# [Task prompt]
Repeat all of the data precisely.

————

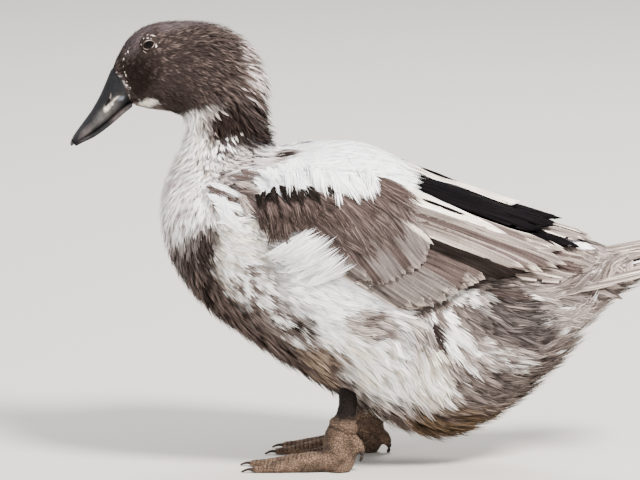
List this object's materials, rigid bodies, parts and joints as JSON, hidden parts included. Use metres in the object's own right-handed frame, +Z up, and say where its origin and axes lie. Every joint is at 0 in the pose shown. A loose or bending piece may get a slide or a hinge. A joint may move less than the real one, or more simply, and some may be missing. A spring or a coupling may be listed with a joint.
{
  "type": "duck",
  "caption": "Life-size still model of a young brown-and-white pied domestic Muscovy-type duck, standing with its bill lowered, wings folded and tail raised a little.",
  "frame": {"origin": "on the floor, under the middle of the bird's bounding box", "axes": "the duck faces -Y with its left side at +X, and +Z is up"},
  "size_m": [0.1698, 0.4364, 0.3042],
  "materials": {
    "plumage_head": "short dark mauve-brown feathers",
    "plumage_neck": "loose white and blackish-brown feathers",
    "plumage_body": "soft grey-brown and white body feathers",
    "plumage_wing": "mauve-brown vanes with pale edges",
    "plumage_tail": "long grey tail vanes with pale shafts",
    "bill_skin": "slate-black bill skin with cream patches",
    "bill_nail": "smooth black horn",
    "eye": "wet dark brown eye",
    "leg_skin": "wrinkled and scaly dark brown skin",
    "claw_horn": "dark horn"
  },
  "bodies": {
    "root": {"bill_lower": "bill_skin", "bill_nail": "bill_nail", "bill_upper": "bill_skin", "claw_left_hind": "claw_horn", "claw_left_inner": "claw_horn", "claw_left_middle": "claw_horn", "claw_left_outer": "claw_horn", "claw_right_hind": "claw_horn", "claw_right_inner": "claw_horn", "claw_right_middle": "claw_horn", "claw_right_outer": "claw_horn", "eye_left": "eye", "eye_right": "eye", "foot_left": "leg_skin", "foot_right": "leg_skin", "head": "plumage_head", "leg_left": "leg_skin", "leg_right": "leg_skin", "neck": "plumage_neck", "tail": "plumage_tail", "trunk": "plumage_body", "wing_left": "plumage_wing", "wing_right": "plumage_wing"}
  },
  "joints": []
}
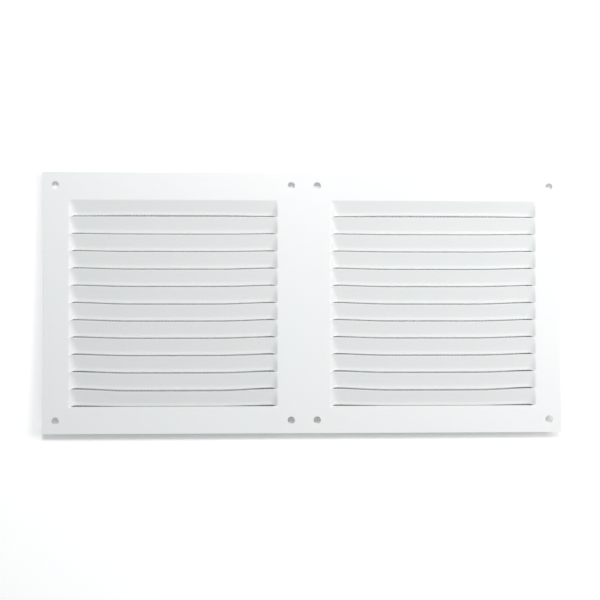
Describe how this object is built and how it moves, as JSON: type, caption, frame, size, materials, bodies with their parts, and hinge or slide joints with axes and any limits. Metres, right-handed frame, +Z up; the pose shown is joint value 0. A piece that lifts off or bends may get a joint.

————

# [Answer to the problem]
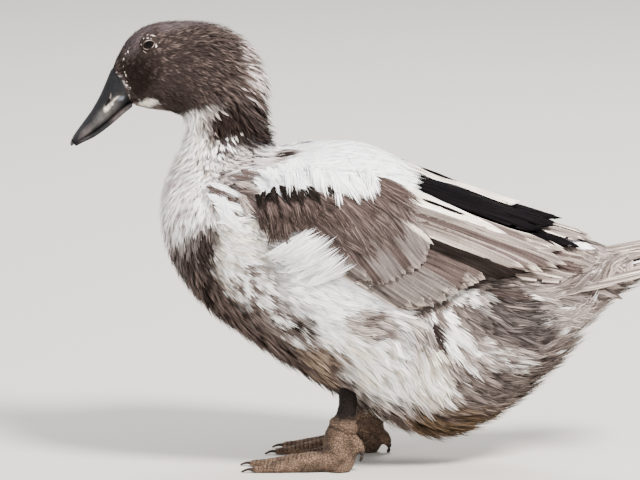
List this object's materials, rigid bodies, parts and joints as JSON, hidden parts included. Use metres in the object's own right-handed frame, +Z up, and say where its origin and axes lie. Every joint is at 0 in the pose shown. A loose or bending piece may get a slide or a hinge. A joint may move less than the real one, or more simply, and some may be missing. A spring or a coupling may be listed with a joint.
{
  "type": "duck",
  "caption": "Life-size still model of a young brown-and-white pied domestic Muscovy-type duck, standing with its bill lowered, wings folded and tail raised a little.",
  "frame": {"origin": "on the floor, under the middle of the bird's bounding box", "axes": "the duck faces -Y with its left side at +X, and +Z is up"},
  "size_m": [0.1698, 0.4364, 0.3042],
  "materials": {
    "plumage_head": "short dark mauve-brown feathers",
    "plumage_neck": "loose white and blackish-brown feathers",
    "plumage_body": "soft grey-brown and white body feathers",
    "plumage_wing": "mauve-brown vanes with pale edges",
    "plumage_tail": "long grey tail vanes with pale shafts",
    "bill_skin": "slate-black bill skin with cream patches",
    "bill_nail": "smooth black horn",
    "eye": "wet dark brown eye",
    "leg_skin": "wrinkled and scaly dark brown skin",
    "claw_horn": "dark horn"
  },
  "bodies": {
    "root": {"bill_lower": "bill_skin", "bill_nail": "bill_nail", "bill_upper": "bill_skin", "claw_left_hind": "claw_horn", "claw_left_inner": "claw_horn", "claw_left_middle": "claw_horn", "claw_left_outer": "claw_horn", "claw_right_hind": "claw_horn", "claw_right_inner": "claw_horn", "claw_right_middle": "claw_horn", "claw_right_outer": "claw_horn", "eye_left": "eye", "eye_right": "eye", "foot_left": "leg_skin", "foot_right": "leg_skin", "head": "plumage_head", "leg_left": "leg_skin", "leg_right": "leg_skin", "neck": "plumage_neck", "tail": "plumage_tail", "trunk": "plumage_body", "wing_left": "plumage_wing", "wing_right": "plumage_wing"}
  },
  "joints": []
}
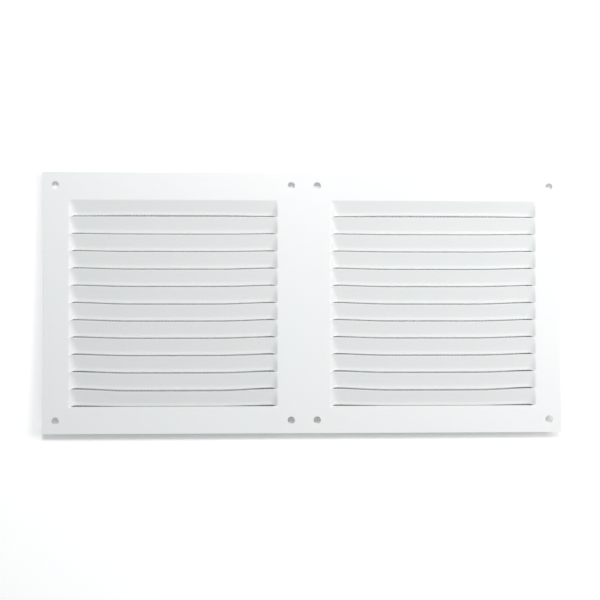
Describe how this object is built and how it moves, as JSON: type, caption, frame, size, materials, bodies with their parts, and hinge or slide joints with axes and any limits. Metres, right-handed frame, +Z up; the pose shown is joint value 0. A piece that lifts off or bends may get a joint.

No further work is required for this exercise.